From Library Journal
The New Orleans Jazz & Heritage Festival offers a musical history lesson to hundreds of thousands each year in what may be our country's most musical city. When the festival began almost 30 years ago, Miner was one of the volunteers who, along with the musicians, outnumbered the audiences by six to one. She stayed with the festival as it grew and over the years helped shape careers as she built friendships with performers from Professor Longhair to the Neville Brothers. An archivist at the William R. Hogan Archives of New Orleans Jazz at Tulane University the rest of the year, Miner has the advantage of a historian's eye and an unabashed fan's heart.

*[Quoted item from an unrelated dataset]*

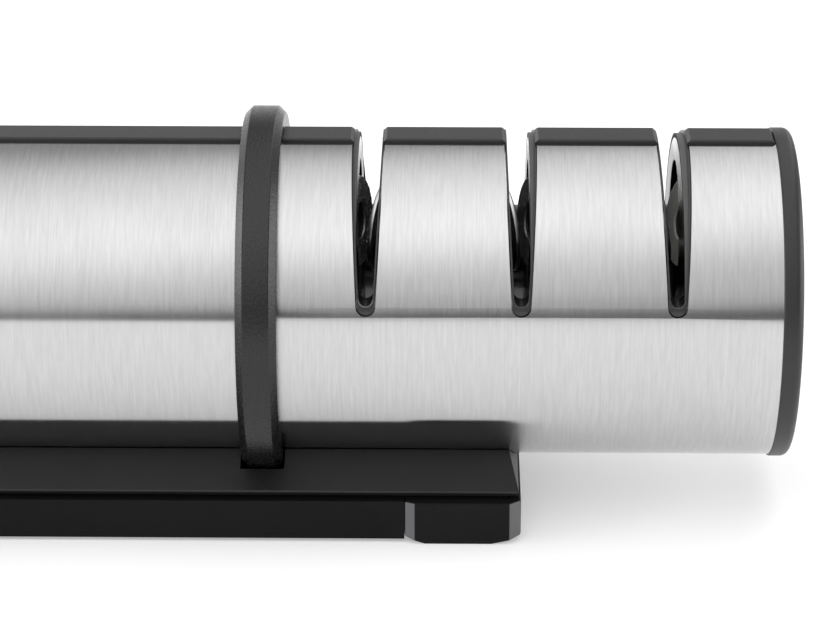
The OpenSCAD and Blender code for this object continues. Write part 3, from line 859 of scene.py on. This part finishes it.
def make_surround():
    """The studio of soft panels, brightest overhead a little to the front, with its side strips."""
    world = bpy.data.worlds.new("studio surround")
    world.use_nodes = True
    tree = world.node_tree
    tree.nodes.clear()
    way = add(tree, "ShaderNodeTexCoord")
    parts = add(tree, "ShaderNodeSeparateXYZ", {"Vector": way.outputs["Generated"]})
    near = add(tree, "ShaderNodeVectorMath", {
        0: way.outputs["Generated"], 1: (STUDIO_SKEW, -1, 0),
    }, operation="DOT_PRODUCT")
    angle = add(tree, "ShaderNodeMath", {
        0: parts.outputs["Z"], 1: near.outputs["Value"],
    }, operation="ARCTAN2")
    turn = add(tree, "ShaderNodeMath", {0: angle.outputs["Value"], 1: math.pi}, operation="DIVIDE")
    ramp = add(tree, "ShaderNodeValToRGB", {"Fac": turn.outputs["Value"]})
    ramp.color_ramp.interpolation = "EASE"
    set_ramp(ramp, [(degrees / 180, level / STUDIO_MOST) for degrees, level in STUDIO])
    sideways = add(tree, "ShaderNodeMath", {0: parts.outputs["X"]}, operation="ABSOLUTE")
    strip = add(tree, "ShaderNodeMapRange", {
        "Value": sideways.outputs["Value"], "From Min": STRIP_START, "From Max": STRIP_FULL,
        "To Min": 0.0, "To Max": STRIP_LEVEL / STUDIO_MOST,
    }, interpolation_type="SMOOTHSTEP")
    lean = add(tree, "ShaderNodeMath", {
        0: parts.outputs["X"], 1: -STUDIO_LEAN, 2: 1.0,
    }, operation="MULTIPLY_ADD")
    panels = add(tree, "ShaderNodeMix", {
        "A": ramp.outputs["Color"], "B": lean.outputs["Value"], "Factor": 1.0,
    }, data_type="RGBA", blend_type="MULTIPLY")
    both = add(tree, "ShaderNodeMix", {
        "A": panels.outputs["Result"], "B": strip.outputs["Result"], "Factor": 1.0,
    }, data_type="RGBA", blend_type="ADD")
    back = add(tree, "ShaderNodeBackground", {
        "Color": both.outputs["Result"], "Strength": STUDIO_MOST * STUDIO_GAIN,
    })
    add(tree, "ShaderNodeOutputWorld", {"Surface": back.outputs["Background"]})
    bpy.context.scene.world = world


def make_camera():
    """Camera at the photograph's place, aimed so that its frame is the photograph's."""
    data = bpy.data.cameras.new("camera")
    data.sensor_width = SENSOR_WIDTH
    data.lens = SENSOR_WIDTH * FOCAL_PIXELS / PHOTO_WIDTH
    data.clip_start = 0.01
    camera = bpy.data.objects.new("camera", data)
    target = Vector((HEAD_LOW.x + CAMERA_RIGHT_OF_HEAD, 0, AXIS_Z))
    ahead = Vector((0, math.cos(CAMERA_ELEVATION), -math.sin(CAMERA_ELEVATION)))
    upward = Vector((0, math.sin(CAMERA_ELEVATION), math.cos(CAMERA_ELEVATION)))
    camera.location = target - ahead * CAMERA_DISTANCE
    aim = (
        ahead
        + Vector((1, 0, 0)) * (PHOTO_WIDTH / 2 - SQUARE_COLUMN) / FOCAL_PIXELS
        + upward * (AXIS_ROW - PHOTO_HEIGHT / 2) / FOCAL_PIXELS
    )
    camera.rotation_euler = aim.to_track_quat("-Z", "Y").to_euler()
    bpy.context.scene.collection.objects.link(camera)
    bpy.context.scene.camera = camera


make_rounded_pieces()
make_ring()
make_wheels()
make_base_screws()
dress_kept_nodes()
make_floor()
make_surround()
make_light()
make_camera()
bpy.context.scene.view_settings.view_transform = "Standard"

Photographer Smith adds spice to this musical gumbo with dozens of sumptuous photos that bring the festival to life, both on stage and behind the scenes. A celebration of the glorious musical culture that arose from the hardscrabble existence of our most put-upon citizens, this book is well recommended for jazz collections.?Dan Bogey, Clearfield Cty. P.L. Federation, Curwensville, Pa.

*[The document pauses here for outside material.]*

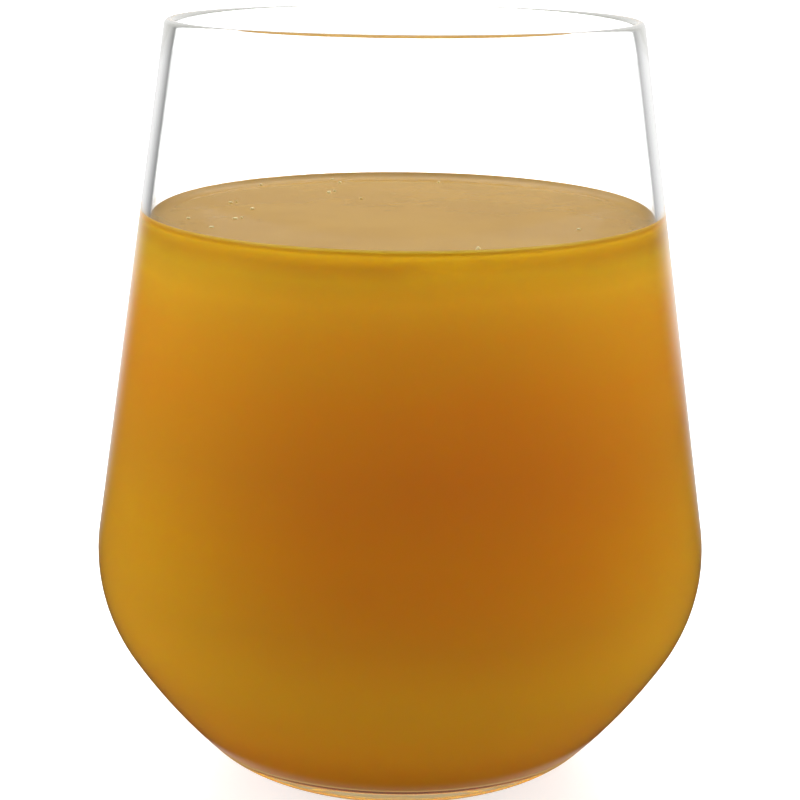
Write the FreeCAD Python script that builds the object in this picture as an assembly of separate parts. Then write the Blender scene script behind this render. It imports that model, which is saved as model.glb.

Copyright 1997 Reed Business Information, Inc.
About the Author
Through his photography and writing, Smith dedicated his talents to the promotion and preservation of New Orleans' black culture, with special emphasis on the spiritual and musical aspects. He was also well known for Jazz Fest Memories, a documentation of the world-famous New Orleans Jazz and Heritage Festival, and Mardi Gras Indians, which is about the enchanting and mysterious costumes and traditions of African-Americans during Mardi Gras.